Que gravações você mais recomenda para ouvir Elis?

Regina Echeverria - A minha faixa preferida é "Rebento", do Gil. Acho que essa música é a Elis. A gravação dela de "Aquarela do Brasil" é um achado. "Fascinação", a gente chora. Milhões de coisas que ela gravou. Ah, "Elis e Tom" (1974) é imperdível. Gosto de tantos discos dela: do "Ela" (1971), do "Essa Mulher" (1979), do "Falso Brilhante" (1976), talvez o que eu mais goste. Vi esse show muitas vezes, adorava. Foi quando ela criou um novo estilo de fazer show, usando o corpo, a dança, a música e a voz dela. Era muito bonito esse espetáculo e ficou muito tempo em cartaz.
 
Trinta anos depois, é tabu falar na causa da morte da Elis?

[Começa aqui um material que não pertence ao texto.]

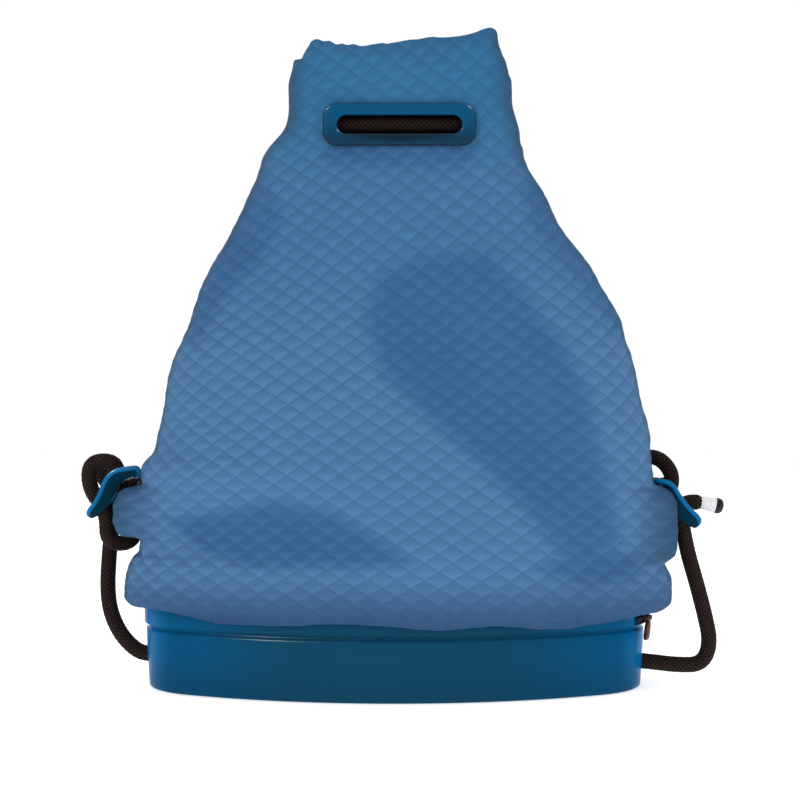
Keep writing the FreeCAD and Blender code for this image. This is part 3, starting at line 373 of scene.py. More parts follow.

Regina Echeverria - Tabu para quem? Para mim, não. Os fatos como se deram estão descritos no meu livro. Eu considerei um acidente de percurso de uma novata no assunto, que entrou de cabeça e não segurou. Não tem polêmica na morte dela: morreu numa overdose de cocaína, ponto. Mas ela não entrou para história como uma pessoa que era drogada, você não associa a morte dela à droga. Todos os jornais, revistas e televisões tocaram no assunto, mas parece que ficou numa nuvem. As pessoas não acreditam direito, acham que não é bem verdade. Muita gente não quer saber a verdade.